ノーベル賞を受賞するほどの学者でありながら、英語を喋れないというギャップが受けたのかもしれない。でもぼくは益川さんの人柄だと思う。表情や喋りに、みんな魅了されたのだと思う。受賞スピーチを聞き慣れた人たちも驚いたはずだ。この人なら奇想も頷ける。しかもそれをもっと妙な方向にどんどん進めていけると聴衆は納得しただろう。科学やアートとはそういうものだ。極論をいえば、人並みを大きく外れたものがなければ成立しない。

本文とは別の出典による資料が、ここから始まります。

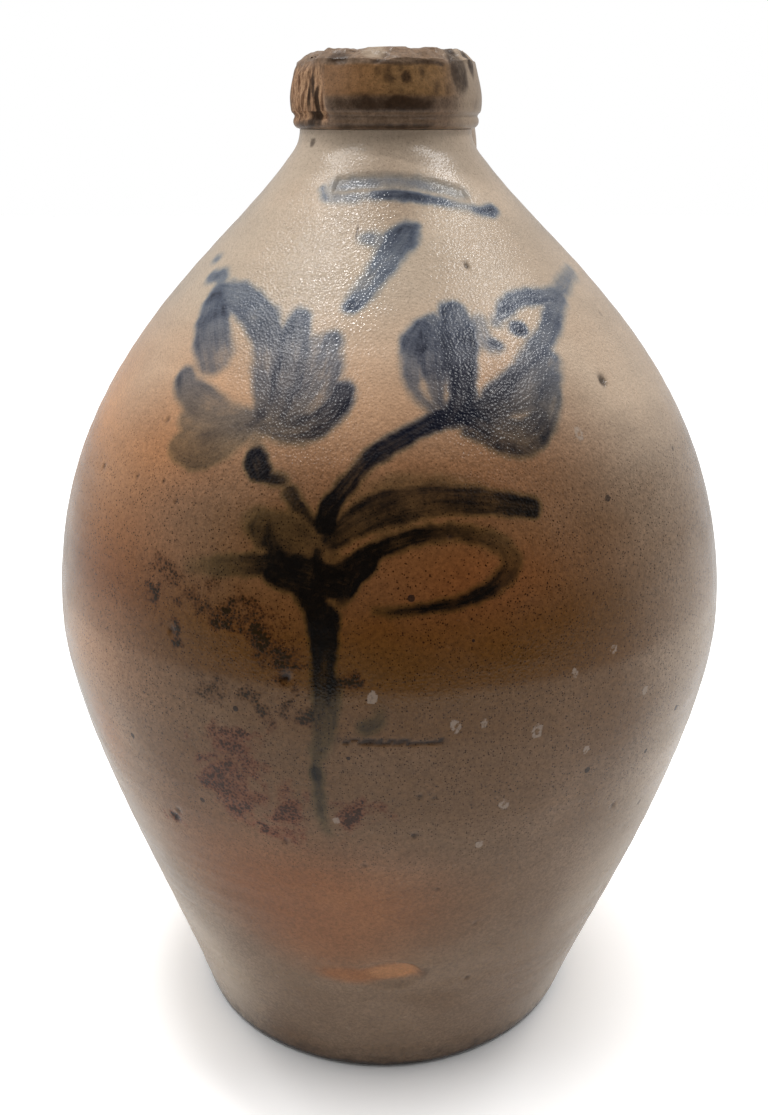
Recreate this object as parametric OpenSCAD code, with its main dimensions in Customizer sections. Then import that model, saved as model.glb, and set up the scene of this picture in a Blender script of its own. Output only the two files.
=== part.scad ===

写真学校で教えはじめた頃、素直だけれど馬鹿な学生がいた。いつも女か下ネタ話ばかり、ゼミの途中でぼくの話を遮ってそんな話を始める始末だった。合宿に行っても写真をほとんど撮らず、機材を他の学生に貸す有様で、写真は全くダメだった。酒の席ではいっそう多弁になり、ひとり舞台になった。今の言葉でいうと、KYにも近い。
とにかく、なぜ学校に入学したのか?というほど彼は写真に興味を示さず、落ちこぼれの見本のような男だった。様々なぼくの話をほとんど理解できなかっただろう。それでも最後までゼミを続けたのが不思議だった。
ダメ男の見本のような男にもかかわらず、夏でも冬でも色黒で、大きな目玉をぐりぐり動かす、あの顔をたまに思い出す。
彼の果たした役割をぼくは大いに認めるのだ。決して写真でゼミを盛り上げた訳ではない。しかし彼がいたことでぼくはとても救われた。学生たちの反応がなく、息詰まり、下手をするとシーンとなってしまうゼミを、彼は何度も救った。自分でも気がつかずに彼はバランスウェイトの役目を果たしてくれていた。お陰でゼミは意外と盛り上がりを見せた。
彼の魅力も人柄であり、あの表情だったとつくづく思う。疲れるからいつも一緒にいたくはないけれど、こういう男は世の中に必要である。年を追うごとにこんな学生はいなくなった。
もう30代後半だろう。今でもまだ真っ黒で、与太話をしていてほしい。